There is a time and place for them. When set up properly they can be effective. To just switch kick for the sake of it is not a good tactic unless it is being use as a setup for something else.


----------



## faijaii (Feb 5, 2019)

would it be bertter to just throw a regular lead leg kick to the body? or is a switch kick better for that? (in most cases)


----------



## Ivan (Feb 6, 2019)

faijaii said:


> would it be bertter to just throw a regular lead leg kick to the body? or is a switch kick better for that? (in most cases)


It depends on the situation. There isn't a set moment where you should use either; only when it feels right. Don't overcomplicated your approach by using a switch kick, when a normal kick will do the exact same job, but faster.


----------



## faijaii (Feb 7, 2019)

i think my switch kick is faster than my lead kick.. or am i imagining this? lol. its weird i tried it out.


----------



## faijaii (Feb 11, 2019)

bump


----------



## Monkey Turned Wolf (Feb 11, 2019)

faijaii said:


> i think my switch kick is faster than my lead kick.. or am i imagining this? lol. its weird i tried it out.
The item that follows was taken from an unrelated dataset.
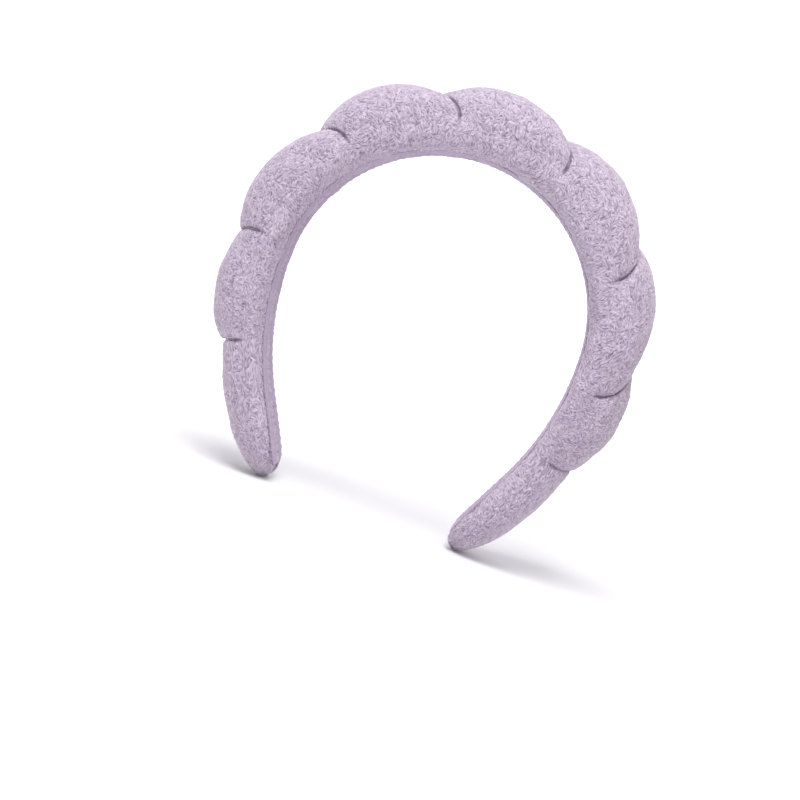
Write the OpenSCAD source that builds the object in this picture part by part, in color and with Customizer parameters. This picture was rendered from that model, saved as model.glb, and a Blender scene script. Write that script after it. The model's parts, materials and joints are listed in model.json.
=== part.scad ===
// Padded spa headband: a springy C-shaped hoop, wrapped in sponge and a terry cover that
// sewn tucks pinch into puffs, with a lining strip against the head.
// Worn position: +Z up through the crown, the hoop in the XZ plane, left is -X. The origin
// is the centre of the arc that the lining's inner face follows round the crown.
// The hoop bends a little at every tuck, so each layer is made in one length per puff.

/* [Hoop path] */
// Radius of the lining's inner face round the crown
seat_r = 60; // [56:0.5:66]
// Radius of the flatter bend that each leg follows
leg_r = 110; // [90:1:140]
// Straight run at the end of each leg
leg_straight = 32; // [26:1:40]

/* [Tucks] */
// Direction of the first tuck either side of the crown, in degrees from straight up
tuck_1 = 18; // [16:0.5:20]
// Direction of the second tuck
tuck_2 = 53; // [50:0.5:56]
// Direction of the third tuck, where the crown arc ends and the leg bend starts
tuck_3 = 88; // [85:0.5:91]
// Direction of the fourth tuck, on the leg bend
tuck_4 = 107; // [104:0.5:109]
// Direction that the outside of a leg's straight run faces
leg_turn = 117; // [114:0.5:120]

/* [Puffs] */
// Thickness of the crown puff, from the lining's face to its top
puff_h = 28.4; // [26:0.2:32]
// Width of the crown puff from front to back
puff_w = 36; // [33:0.5:40]
// Thickness that is left at the first tuck
tuck_h = 21; // [18:0.5:24]
// Thickness of a leg near its tip, before the end is rounded over
tip_h = 13; // [11:0.5:15]
// Width of a leg near its tip
tip_w = 23; // [21:0.5:26]

/* [Layers] */
// Width of the springy plastic hoop
hoop_w = 12; // [10:0.5:13]
// Thickness of the plastic hoop
hoop_t = 2; // [1.6:0.1:2.4]
// Width of the lining strip
lining_w = 19; // [16:0.5:20]
// Thickness of the lining strip
lining_t = 1.2; // [1:0.1:1.4]
// Thickness of the terry cover
cover_t = 1.8; // [1.4:0.1:2.2]
// Thickness of the sewing thread
thread_d = 0.8; // [0.6:0.1:1]
// Length of one stitch in the closing seams
stitch = 3; // [2:0.5:4]

/* [Flex] */
// Furthest that the first tuck bends open, in degrees
open_1 = 8; // [6:0.5:9]
// Furthest that the first tuck can be squeezed shut, in degrees
shut_1 = 5; // [3:0.5:6]

/* [Hidden] */
LAYERS = ["cover", "foam", "hoop", "lining", "closing_stitch"];
SIDES = ["left", "right"];
$fn = 48;

TUCKS = [tuck_1, tuck_2, tuck_3, tuck_4];
share = [1, 0.85, 0.6, 0.3];      // bend of each tuck, as a share of the first
gap = 0.15;                       // half the free space between two lengths at a tuck
spare = 0.3;                      // degrees each end is cut back past half a full bend
fit = 0.1;                        // free space between two layers
wall_u = lining_t + fit;          // height of the cover's inner side above the seat line
hollow_u = lining_t + 0.8;        // height of the floor inside the cover
mid = hollow_u + 0.3 + hoop_t / 2; // height of the hoop's middle, where each tuck bends
hoop_back = 11;                   // the hoop stops this far short of a leg's tip
lining_back = 4;                  // and the lining this far
nose_u = 6;                       // height of the nose that each leg ends in
steps = 8;                        // rings along each length, less one
around = 24;                      // points round each ring

// Thickness at the top of each puff and at each tuck, and width at the middle of each puff
peaks = puff_h * [1, 0.98, 0.9, 0.815];
necks = tuck_h * [1, 0.97, 0.91, 0.76];
widths = puff_w * [1, 1, 0.96, 0.88];
leg_peak = tip_h + 4.4;
leg_wide = puff_w * 0.81;
tuck_in = 0.82;                   // share of the width that is left at a tuck

function length_name(kind, side, i) = str(kind, "_", side, i < 4 ? str("_puff_", i) : "_leg");
function thread_name(side, k) = str("tuck_thread_", side, "_", k);
function lerp(a, b, t) = a + (b - a) * t;
function rad(a) = a * PI / 180;
function deg(x) = x * 180 / PI;

// The seat line on the right half: s runs along it from the top of the crown, u is the
// height above it and v the depth from front to back
function out_dir(a) = [sin(a), 0, cos(a)];
leg_c = (seat_r - leg_r) * out_dir(tuck_3);   // centre of the leg bend
leg_foot = leg_c + leg_r * out_dir(leg_turn); // where the straight run starts
function s_of(a) = seat_r * rad(min(a, tuck_3)) + leg_r * rad(max(0, a - tuck_3));
s_tuck = [for (a = TUCKS) s_of(a)];
s_turn = s_of(leg_turn);
s_end = s_turn + leg_straight;
function facing(s) = s <= s_tuck[2] ? deg(s / seat_r)
    : min(leg_turn, tuck_3 + deg((s - s_tuck[2]) / leg_r));
function spot(s, u, v) = [0, v, 0] + (
    s <= s_tuck[2] ? (seat_r + u) * out_dir(facing(s))
  : s <= s_turn ? leg_c + (leg_r + u) * out_dir(facing(s))
  : leg_foot + u * out_dir(leg_turn) + (s - s_turn) * out_dir(leg_turn + 90));

// Length 0 is the crown, 1 to 3 are the puffs below it and 4 is the leg. At height u each
// end stops short of its tuck, so that the band can bend there without the ends meeting.
function clear_of(k, u) = gap + abs(u - mid)
    * tan((u > mid ? open_1 : shut_1) * share[k] / 2 + spare);
function bend_r(k) = k < 3 ? seat_r : leg_r;
function end_cut(k, u) = clear_of(k, u) * bend_r(k) / (bend_r(k) + u);
function from_s(i, u) = i == 0 ? -to_s(0, u) : s_tuck[i - 1] + end_cut(i - 1, u);
function to_s(i, u) = i == 4 ? s_end : s_tuck[i] - end_cut(i, u);

// Thickness and width of length i where x runs from -1 at one end to 1 at the other
function bulge(x) = pow(max(0, 1 - pow(abs(x), 2.2)), 0.75);
function neck(i, x) = i == 0 ? necks[0] : lerp(necks[i - 1], necks[i], (x + 1) / 2);
function leg_run(t, tuck, full, tip) = t < 0.3 ? lerp(tuck, full, sin(300 * t))
                                               : lerp(full, tip, pow((t - 0.3) / 0.7, 1.6));
function leg_end(t, power) = let (back = 22, in = (t - 1) * (s_end - s_tuck[3]) / back + 1)
    in < 0 ? 1 : sqrt(1 - pow(in * 0.98, power));
function high(i, x) = i < 4 ? lerp(neck(i, x), peaks[i], bulge(x))
    : lerp(nose_u, leg_run((x + 1) / 2, necks[3], leg_peak, tip_h), leg_end((x + 1) / 2, 2.4));
function width_at_tuck(k) = tuck_in * (k < 3 ? (widths[k] + widths[k + 1]) / 2 : widths[3]);
function wide(i, x) = i == 0 ? lerp(width_at_tuck(0), widths[0], bulge(x))
    : i < 4 ? lerp(lerp(width_at_tuck(i - 1), width_at_tuck(i), (x + 1) / 2), widths[i], bulge(x))
    : leg_run((x + 1) / 2, width_at_tuck(3), leg_wide, tip_w) * leg_end((x + 1) / 2, 3);

// Outline across length i: round on the outside and boxy towards the head, with every side
// taken in by shrink. floor_u is the height of the inner side, which lifts at a leg's nose.
function outline(i, x, floor_u, shrink) =
    let (top = high(i, x) - shrink, half = wide(i, x) / 2 - shrink,
         low = i < 4 ? floor_u : lerp(nose_u, floor_u, leg_end((x + 1) / 2, 6)),
         m = lerp(low, top, 0.45))
    [for (k = [0 : around - 1]) let (c = cos(k * 360 / around), q = sin(k * 360 / around))
        c > 0 ? [lerp(m, top, pow(c, 0.95)), half * sign(q) * pow(abs(q), 0.9)]
              : [lerp(m, low, pow(-c, 0.4)),
                 half * sign(q) * pow(abs(q), 0.4) * (1 - 0.25 * c * c)]];
function ring(i, x, floor_u, shrink, past = 0, tip_cut = 0) =
    [for (p = outline(i, x, floor_u, shrink)) let (t = (x + 1) / 2)
        spot(lerp(from_s(i, p[0]), to_s(i, p[0]) - (i == 4 ? tip_cut : 0), t) + past, p[0], p[1])];
ring_x = [for (j = [0 : steps]) -cos(180 * j / steps)];

// Closed skin through rings that all run the same way round
module skin(rings) {
    n = len(rings[0]);
    last = (len(rings) - 1) * n;
    sides = [for (j = [0 : n : last - 1], k = [0 : n - 1]) let (a = j + k, b = j + (k + 1) % n)
        each [[a, b, b + n], [a, b + n, a + n]]];
    ends = [for (k = [1 : n - 2]) each [[0, k + 1, k], [last, last + k, last + k + 1]]];
    polyhedron([for (r = rings) each r], concat(sides, ends), convexity = 6);
}

// Strip of length i, w wide between heights u0 and u1. It runs past each end by the given length.
module strip(i, u0, u1, w, past = 0) {
    cut = [for (k = [0 : 3]) max(end_cut(k, u0), end_cut(k, u1)) - past];
    start = i == 0 ? -tuck_1 + deg(cut[0] / seat_r) : TUCKS[i - 1] + deg(cut[i - 1] / bend_r(i - 1));
    stop = i == 4 ? leg_turn : TUCKS[i] - deg(cut[i] / bend_r(i));
    translate(i < 3 ? [0, 0, 0] : leg_c) rotate([90, 0, 0]) rotate([0, 0, 90 - stop])
        rotate_extrude(angle = stop - start, $fn = 180)
            translate([(i < 3 ? seat_r : leg_r) + u0, -w / 2]) square([u1 - u0, w]);
}
// Straight run of a strip with a round end, w wide at its foot and w_end at its tip
module straight_run(u0, u1, w, w_end, run) {
    x = run - w_end / 2;
    translate(leg_foot + u0 * out_dir(leg_turn)) rotate([0, leg_turn, 0])
        linear_extrude(u1 - u0) {
            polygon([[-0.2, -w / 2], [-0.2, w / 2], [x, w_end / 2], [x, -w_end / 2]]);
            translate([x, 0]) circle(d = w_end);
        }
}

// Terry cover: one tube of cloth round the sponge, closed at the leg's tip
module cover(i) {
    color([0.79, 0.71, 0.81]) difference() {
        skin([for (x = ring_x) ring(i, x, wall_u, 0)]);
        skin([ring(i, -1, hollow_u, cover_t, past = -2),
              for (x = ring_x) ring(i, x, hollow_u, cover_t, tip_cut = cover_t + 1),
              if (i < 4) ring(i, 1, hollow_u, cover_t, past = 2)]);
    }
}
// Sponge padding, with a slot underneath that the hoop lies in
module foam(i) {
    color([0.95, 0.93, 0.86]) difference() {
        skin([for (x = ring_x) ring(i, x, hollow_u + fit, cover_t + 0.2, tip_cut = cover_t + 2.5)]);
        strip(i, hollow_u - 1, mid + hoop_t / 2 + fit, hoop_w + 2 * fit, past = 2);
        if (i == 4) straight_run(hollow_u - 1, mid + hoop_t / 2 + fit, hoop_w + 2 * fit,
                                 hoop_w * 0.7 + 2 * fit, leg_straight - hoop_back + fit);
    }
}
// Springy plastic hoop, which narrows to a round end in the leg
module hoop(i) {
    color([0.9, 0.9, 0.88]) {
        strip(i, mid - hoop_t / 2, mid + hoop_t / 2, hoop_w);
        if (i == 4) straight_run(mid - hoop_t / 2, mid + hoop_t / 2, hoop_w, hoop_w * 0.7,
                                 leg_straight - hoop_back);
    }
}
// Lining strip that lies against the head
module lining(i) {
    color([0.75, 0.67, 0.77]) {
        strip(i, 0, lining_t, lining_w);
        if (i == 4) straight_run(0, lining_t, lining_w, tip_w * 0.62, leg_straight - lining_back);
    }
}
// Row of stitches that closes the cover along each edge of the lining
module closing_stitch(i) {
    from = from_s(i, 0) + stitch;
    run = (i == 4 ? s_turn : to_s(i, 0) - stitch) - from;
    n = round(run / (1.5 * stitch));
    color([0.66, 0.58, 0.7]) for (side = [-1, 1], j = [0 : n]) {
        s = from + run * j / n;
        translate(spot(s, lining_t - thread_d, side * (lining_w + thread_d + fit) / 2))
            rotate([0, facing(s), 0]) translate([-stitch / 2, 0, thread_d / 2])
                rotate([0, 90, 0]) cylinder(h = stitch, d = thread_d);
    }
}
// Thread pulled tight over the padding at tuck k, on the crown's side of it
module tuck_thread(k) {
    i = k - 1;
    at = outline(i, ring_x[steps - 1], wall_u, -thread_d * 0.75);
    over = around / 3;  // points down each side, from the top of the padding
    color([0.66, 0.58, 0.7]) skin([for (j = [-over : over]) let (p = at[(j + around) % around],
            a = atan2(at[(j + 1 + around) % around][1] - at[(j - 1 + around) % around][1],
                      at[(j + 1 + around) % around][0] - at[(j - 1 + around) % around][0]),
            s = lerp(from_s(i, p[0]), to_s(i, p[0]), (ring_x[steps - 1] + 1) / 2))
        [for (t = [0 : 45 : 315]) spot(s + thread_d / 2 * cos(t),
            p[0] + thread_d / 2 * sin(t) * sin(a), p[1] - thread_d / 2 * sin(t) * cos(a))]]);
}

// Draws one length of a layer
module layer(kind, i) {
    if (kind == "cover") cover(i);
    if (kind == "foam") foam(i);
    if (kind == "hoop") hoop(i);
    if (kind == "lining") lining(i);
    if (kind == "closing_stitch") closing_stitch(i);
}
// Draws its children on one side: they are made on the right
module on_side(side) {
    if (side == "left") mirror([1, 0, 0]) children();
    else children();
}

for (kind = LAYERS) {
    layer(kind, 0);
    for (side = SIDES, i = [1 : 4])
        on_side(side) layer(kind, i);
}
for (side = SIDES, k = [1 : 4])
    on_side(side) tuck_thread(k);
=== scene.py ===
import json
import math

import bpy
import numpy as np
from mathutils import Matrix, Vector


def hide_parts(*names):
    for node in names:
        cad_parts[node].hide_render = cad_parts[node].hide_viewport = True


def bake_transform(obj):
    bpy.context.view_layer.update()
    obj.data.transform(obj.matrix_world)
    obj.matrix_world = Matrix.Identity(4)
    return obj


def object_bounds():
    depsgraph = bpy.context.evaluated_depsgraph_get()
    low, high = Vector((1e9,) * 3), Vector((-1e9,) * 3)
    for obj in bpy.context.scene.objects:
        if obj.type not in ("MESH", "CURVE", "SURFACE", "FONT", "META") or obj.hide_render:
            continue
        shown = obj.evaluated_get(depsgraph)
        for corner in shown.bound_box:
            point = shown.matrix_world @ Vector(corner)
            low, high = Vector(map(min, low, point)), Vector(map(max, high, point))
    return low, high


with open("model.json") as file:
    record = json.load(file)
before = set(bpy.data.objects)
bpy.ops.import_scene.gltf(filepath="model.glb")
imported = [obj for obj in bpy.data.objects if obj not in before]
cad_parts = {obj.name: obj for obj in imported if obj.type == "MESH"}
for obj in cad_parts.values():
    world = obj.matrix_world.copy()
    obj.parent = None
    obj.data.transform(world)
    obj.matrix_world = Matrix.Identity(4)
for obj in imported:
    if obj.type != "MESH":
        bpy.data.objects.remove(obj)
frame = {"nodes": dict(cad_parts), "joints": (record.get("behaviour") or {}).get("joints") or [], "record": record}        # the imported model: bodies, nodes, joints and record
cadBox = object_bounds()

mm = 0.001
rng = np.random.default_rng(11)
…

You're either imagining it, or have a really slow lead kick


----------



## quasar44 (Jan 2, 2020)

MT is bad at footwork 
It’s best to do a little boxing or you will never have foot work


----------



## Kyokushin_1054 (Mar 27, 2020)

I use switch kicks to sweep people with the right low kick. Basically, you switch, through a light low kick with the left, do it again after a bit and make sure they check it. The third time they do it, smash into that inner thigh with the right leg with lightning speed.


----------